Echols remembers "She Comes in Colors" to be the most difficult song on Da Capo to record, because it incorporated a lot of "strange chords." He said that the recording "probably took seven or eight takes, because in a way it's three songs in one, but it's hard to hear where the changes are." According to Echols: "The single version... and the album version were mixed differently. The flute and harpsichord were more prominent on the album because it was a stereo mix. The single was mono, so the vocal, as well as the guitars, were more forward, and the ancillary instruments were further back in the mix."

==Reception==
The single release of "She Comes in Colors" received heavy airplay in several localities, including Los Angeles, but failed to chart on the Billboard Hot 100.

Cash Box said the single is a "bashing, discotheque-ish rock stand with lots of flutes and funk and stuff." AllMusic critic Richie Unterberger described "She Comes in Colors" as "enchanting," and "beautiful Baroque pop with dream-like images," suggesting that it might be the best song Lee ever wrote, and that it is Lee's "most melodic and graceful song." Gavin Edwards of Rolling Stone described the song as "wistful pop." Author Martin Charles Strong called it one of the "timeless jewels" on Da Capo. Paul Evans called the song "strange and lovely" in The New Rolling Stone Album Guide. Author Barney Hoskyns considers it one of Da Capos "six sublime songs that blend psychedelia and punk rock with Latin and Broadway influences," and that it "employed Latin rhythms and cool jazz shadings to fashion a kind of spaced-out MOR." Author Bob Cianci praised Michael Stuart-Ware's drumming on the song.

After its original release as a single and on Da Capo, "She Comes in Colors" was also included on a number of Love compilation albums, including Love Revisited and Best of Love and on the multi-artist compilation album Forever Changing: The Golden Age of Elektra 1963–1973.

==Influence==
A number of critics have suggested that "She Comes in Colors" was a source for The Rolling Stones 1967 song "She's a Rainbow," which incorporates the line "she comes in colors everywhere." Lee himself agreed that "She Comes in Colors" influenced "She's a Rainbow," believing that The Rolling Stones heard the song when Love played at the Whisky a Go Go. According to Da Capo engineer Bruce Botnick, Lee was bothered by the line he believed The Rolling Stones had stolen.

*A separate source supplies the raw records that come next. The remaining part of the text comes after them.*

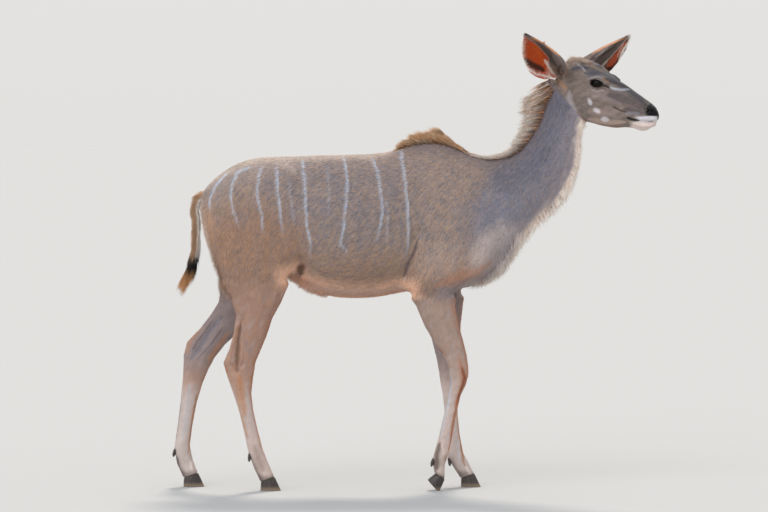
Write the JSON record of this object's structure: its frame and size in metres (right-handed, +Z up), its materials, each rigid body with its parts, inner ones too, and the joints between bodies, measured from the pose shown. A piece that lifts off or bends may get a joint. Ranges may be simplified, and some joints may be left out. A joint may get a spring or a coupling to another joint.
{
  "type": "greater kudu",
  "caption": "Hornless greater kudu cow standing with one foreleg half bent, head raised and turned to its right, with a crest of hair from withers to poll.",
  "frame": {"origin": "on the floor, under the middle of the animal's box", "axes": "+X from tail to head, +Y to the animal's left, +Z up"},
  "size_m": [1.746, 0.3964, 1.6381],
  "materials": {
    "coat": "short matt hair over skin, fawn to grey-brown",
    "horn": "dark horny keratin with a low sheen",
    "eye": "wet, dark brown"
  },
  "bodies": {
    "root": {"barrel": "coat", "chest": "coat", "ear_left": "coat", "ear_right": "coat", "eye_left": "eye", "eye_right": "eye", "fore_left_cannon": "coat", "fore_left_dewclaw_left": "horn", "fore_left_dewclaw_right": "horn", "fore_left_foot": "coat", "fore_left_hoof_left": "horn", "fore_left_hoof_right": "horn", "fore_left_upper": "coat", "fore_right_cannon": "coat", "fore_right_dewclaw_left": "horn", "fore_right_dewclaw_right": "horn", "fore_right_foot": "coat", "fore_right_hoof_left": "horn", "fore_right_hoof_right": "horn", "fore_right_upper": "coat", "haunches": "coat", "head": "coat", "hind_left_cannon": "coat", "hind_left_dewclaw_left": "horn", "hind_left_dewclaw_right": "horn", "hind_left_foot": "coat", "hind_left_hoof_left": "horn", "hind_left_hoof_right": "horn", "hind_left_upper": "coat", "hind_right_cannon": "coat", "hind_right_dewclaw_left": "horn", "hind_right_dewclaw_right": "horn", "hind_right_foot": "coat", "hind_right_hoof_left": "horn", "hind_right_hoof_right": "horn", "hind_right_upper": "coat", "neck": "coat", "tail": "coat"}
  },
  "joints": []
}
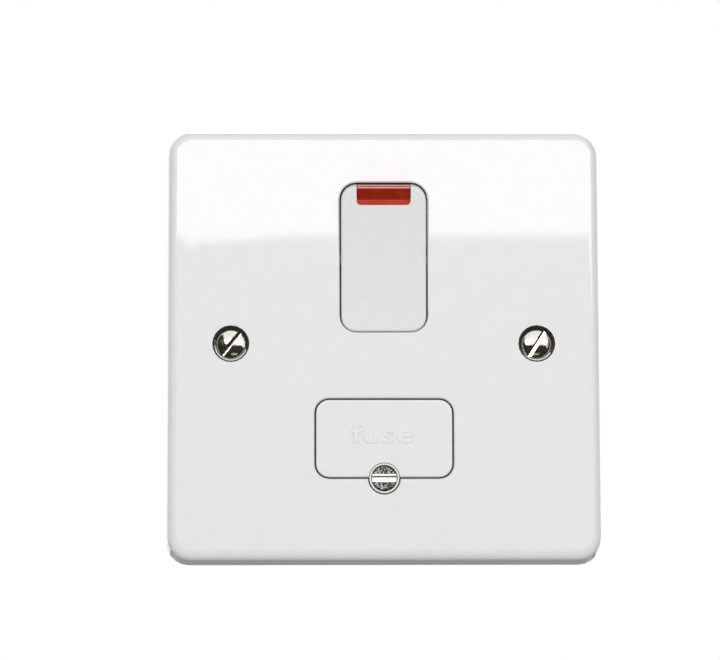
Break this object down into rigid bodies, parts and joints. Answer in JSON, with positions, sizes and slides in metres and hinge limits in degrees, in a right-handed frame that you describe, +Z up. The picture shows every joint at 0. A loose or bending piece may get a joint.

Others, such as USA Todays Ken Barnes, have suggested that the chorus, riff, instrumentation and structure of Madonna's song "Beautiful Stranger," from the soundtrack of Austin Powers: The Spy Who Shagged Me, were based on "She Comes in Colors." Rhino Records executive Gary Stewart has stated that "certainly, the riff and instrumentation [of Beautiful Stranger] are reminiscent of 'She Comes in Colors,'" and that the "da da da da da" chorus on "Beautiful Stranger" seems to be based upon "an instrumental flourish that's an integral part of the [Love] record. It may be a conscious or an unconscious homage." Madonna, however, has denied any such influence, claiming that she never heard of Love. Unbeknownst to her, William Orbit had brought the music of "Beautiful Stranger" to her after reworking "She Comes in Colors." The estate of Arthur Lee finally got its publishing share of Orbit's percentage in a settlement in 2017.

The Hooters covered "She Comes in Colors" on their 1985 album Nervous Night. The Age critic Paul Speelman noted that the keyboard playing on The Hooters' version of the song "will take many listeners back to the Doors." Ted Shaw of The Windsor Star claimed that it "could be a dark horse hit." Stereo Review called it "a surprisingly effective cover of an old Arthur Lee/ Love number." The Pale Fountains also covered the song.

Janet Jackson sampled "She Comes in Colors" in the track "Gon' Be Alright" on her album "Unbreakable."